A unique planet, completely covered by a thin layer of water with extremely high surface tension, allowing anyone to walk on it as if on land. The planet is populated by the Bezzarians, who are sentient 6.5-foot amoebae, the only known sentient single-celled organisms in the galaxy. The Bezzarians are quite advanced in the fields of biotechnology and space travel (their ships don't physically move through space; they simply shift their spatial coordinates). They also have a very low temperature tolerance. Humans can only survive on Bezzar for no more than twenty-four hours due to the planet's unique properties.
Home to the Shealy, a race of sentient flightless birds, who have learned to completely suppress their minds after reaching adulthood.
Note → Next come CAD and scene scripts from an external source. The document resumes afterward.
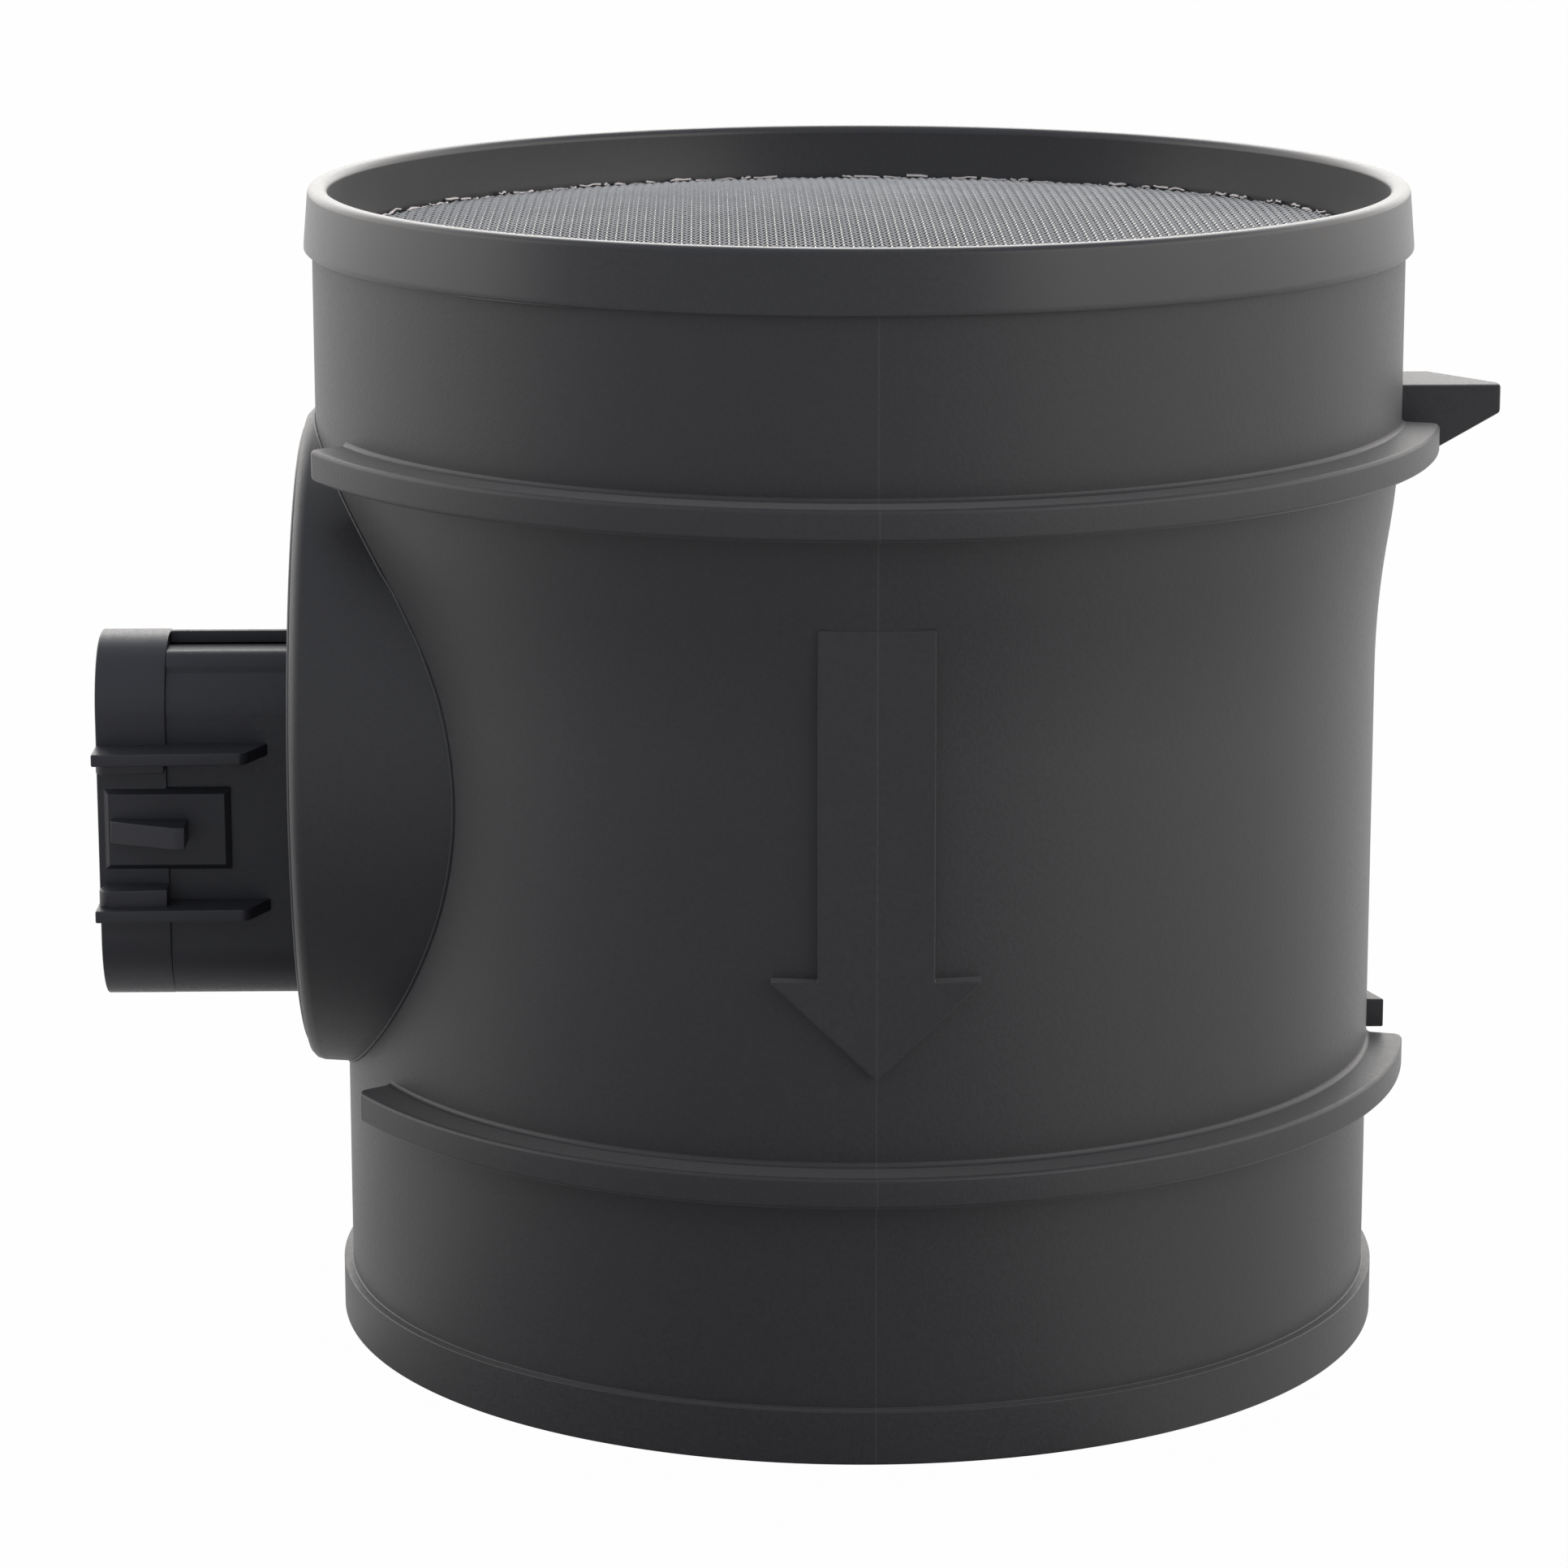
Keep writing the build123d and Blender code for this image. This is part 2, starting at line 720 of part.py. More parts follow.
# Probe body: flange, strut and the sampling duct round the sensing elements
with BuildPart() as probe_body:
    with BuildSketch(bay_plane.offset(bay_floor)):
        RectangleRounded(flange_w, flange_h, flange_corner)
    extrude(amount=flange_t)
    with BuildSketch(bay_plane.offset(duct_bore_r)):
        add(strut_outline(0))
    extrude(amount=bay_floor - duct_bore_r)
    with BuildSketch(Plane.XZ):
        with BuildLine():
            half = duct_len / 2
            Polyline(
                (0, bay_z - half),
                (duct_r - duct_lip, bay_z - half),
                (duct_r, bay_z - half + duct_lip),
                (duct_r, bay_z + half - duct_lip),
                (duct_r - duct_lip, bay_z + half),
                (0, bay_z + half),
                close=True,
            )
        make_face()
    revolve(axis=Axis.Z)
    with BuildSketch(Plane.XY.offset(bay_z - half)):
        Circle(duct_bore_r)
    extrude(amount=duct_len, mode=Mode.SUBTRACT)
    with BuildSketch(bay_plane):
        with pin_spots():
            Circle(pin_r + pin_hole_gap)
    extrude(amount=board_back, mode=Mode.SUBTRACT)
    with BuildSketch(bay_plane.offset(bay_floor)):
        with stake_spots():
            Circle(stake_r + stake_gap)
    extrude(amount=flange_t, mode=Mode.SUBTRACT)
    with BuildSketch(Plane.XY.offset(strut_top_z)):
        with thermistor_spots():
            Circle(thermistor_lead_r + pin_hole_gap)
    extrude(amount=-thermistor_lead_in, mode=Mode.SUBTRACT)

finish(probe_body.part, "probe_body")

# Probe seal: a ring round the strut, under the flange
with BuildPart() as probe_seal:
    with BuildSketch(bay_plane.offset(bay_floor - probe_seal_h)):
        add(strut_outline(probe_seal_offset + probe_seal_w))
        add(strut_outline(probe_seal_offset), mode=Mode.SUBTRACT)
    extrude(amount=probe_seal_h)

finish(probe_seal.part, "probe_seal")

# Pins and sensing elements: the hot pair in front, the cold pair behind
for name, row_y, tip_x in (
    ("hot", -pin_row_y, hot_pin_tip),
    ("cold", pin_row_y, cold_pin_tip),
):
    with BuildPart() as pins:
        with BuildSketch(bay_plane.offset(tip_x)):
            with Locations((-row_y, 0)):
                with GridLocations(0, pin_span, 1, 2):
                    Circle(pin_r)
        extrude(amount=board_face + pin_tail - tip_x)
    finish(pins.part, f"{name}_pins")

    with BuildPart() as element:
        reach = pin_span / 2 - pin_r
        axis_plane = Plane(origin=(-tip_x - element_r, row_y, bay_z))
        with BuildSketch(axis_plane.offset(-element_len / 2)):
            Circle(element_r)
        extrude(amount=element_len)
        with BuildSketch(axis_plane.offset(-reach)):
            Circle(lead_r)
        extrude(amount=2 * reach)
    finish(element.part, f"{name}_element")

# Air temperature bead on two leads above the strut
with BuildPart() as air_temperature_bead:
    with BuildSketch(Plane.XY.offset(strut_top_z - thermistor_lead_in)):
        with thermistor_spots():
            Circle(thermistor_lead_r)
    extrude(amount=thermistor_lead_in + thermistor_lift)
    with Locations((-thermistor_x, 0, strut_top_z + thermistor_lift)):
        Sphere(thermistor_r)

finish(air_temperature_bead.part, "air_temperature_bead")
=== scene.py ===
"""Mass airflow sensor: the moulded flow tube, its module bay and connector, and a woven inlet screen."""

import json
import random
from math import cos, hypot, pi, radians, sin, sqrt, tan

import bmesh
import bpy
from mathutils import Matrix, Vector


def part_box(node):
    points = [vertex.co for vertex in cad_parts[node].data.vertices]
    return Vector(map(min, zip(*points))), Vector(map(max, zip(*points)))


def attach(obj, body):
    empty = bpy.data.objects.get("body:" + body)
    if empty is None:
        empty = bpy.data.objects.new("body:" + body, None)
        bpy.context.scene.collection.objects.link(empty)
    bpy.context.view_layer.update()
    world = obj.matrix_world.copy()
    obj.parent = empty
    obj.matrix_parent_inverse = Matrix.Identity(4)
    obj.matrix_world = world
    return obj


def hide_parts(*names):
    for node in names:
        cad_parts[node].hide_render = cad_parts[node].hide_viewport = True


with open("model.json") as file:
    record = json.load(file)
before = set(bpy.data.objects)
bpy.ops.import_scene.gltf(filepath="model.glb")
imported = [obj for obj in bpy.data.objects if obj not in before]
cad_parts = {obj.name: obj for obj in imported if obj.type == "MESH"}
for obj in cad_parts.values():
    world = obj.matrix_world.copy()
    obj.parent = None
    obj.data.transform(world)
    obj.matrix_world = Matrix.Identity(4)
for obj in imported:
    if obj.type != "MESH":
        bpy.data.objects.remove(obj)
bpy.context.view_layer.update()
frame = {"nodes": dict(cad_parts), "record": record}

MM = 0.001
TINY = 1e-6
SHARP_ANGLE = radians(32)

# Steps in a full turn of the tube, the bay and the cut for its chamber
TURN_STEPS = 288
BAY_STEPS = 192
CHAMBER_STEPS = 96

# Cutters reach this far past what they cut, in millimetres
CLEAR = 5.0

tube_low, tube_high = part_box("flow_tube")
cover_low, cover_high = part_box("module_cover")
screen_low, screen_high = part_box("inlet_screen")

# Flow tube, in millimetres
TUBE_TOP = tube_high.z / MM
WALL = 2.4
BASE_BAND_R = 48.9
BASE_BAND_H = 4.9
WAIST_R = 48.05
WAIST_TOP = 62.0
FLARE_TOP = 87.0
FLARE_STEPS = 12
NECK_R = 50.0
BAND_Z = 100.9
BAND_LAND = 0.4
BAND_R = 50.75
RIM_R = 50.3
RIM_WALL = 1.8
MOUTH_CHAMFER = 0.6

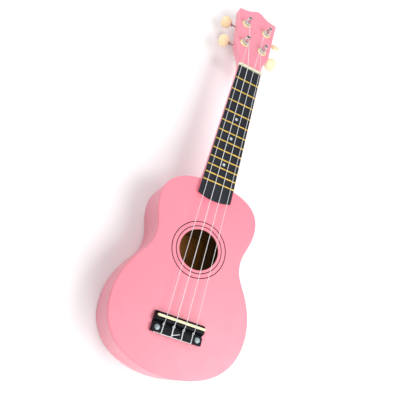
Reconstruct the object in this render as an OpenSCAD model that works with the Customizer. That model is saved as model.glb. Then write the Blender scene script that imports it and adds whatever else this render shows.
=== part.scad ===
// Soprano ukulele lying on its back, built from its separate wooden, plastic and metal pieces.
// Millimetres. +Z points out of the soundboard, +Y runs up the neck to the head, X runs across.
// The origin lies on the back's outer face, straight under the saddle.

/* [Body] */
// Depth of the body, from the back's outer face to the top of the soundboard
body_depth = 55; // [48:1:70]
// Thickness of the soundboard
top_t = 2; // [1.5:0.1:3]
// Thickness of the back
back_t = 2.2; // [1.5:0.1:3]
// Thickness of the bent sides
side_t = 2; // [1.5:0.1:3]
// Width of the glued linings
lining_w = 4; // [3:0.5:6]
// Radius of the sound hole
hole_r = 24.4; // [20:0.1:26]
// Distance from the saddle line to the centre of the sound hole
hole_y = 87.3; // [84:0.1:90]
// Middle radius of the inner inlaid ring
ring_in_r = 28.3; // [27.5:0.1:29]
// Middle radius of the outer inlaid ring
ring_out_r = 33.7; // [32:0.1:36]

/* [Neck and fingerboard] */
// Scale length, from the saddle line to the nut's front face
scale_len = 345; // [330:1:350]
// Number of frets
fret_count = 12; // [10:1:12]
// Width of the fingerboard at the nut
board_w_nut = 32.7; // [30:0.1:36]
// Width of the fingerboard at the twelfth fret
board_w_12 = 42.4; // [40:0.1:46]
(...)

This way, they are free of troublesome thoughts and bad emotions. All adult Shealy act only in accordance with their reflexes, gained during childhood.
This uninhabited planet is covered by a 600-foot layer of fog, which converts solar radiation into electricity, which is then transferred to the ground. This energy powers the constant synthesis and destruction of matter in small artificial chambers known as safes. These safes are usually staked out by prospectors from all over the galaxy, hoping to find something of value during the usual cycle of matter synthesis; however, the cases of someone getting rich because of this are quite rare.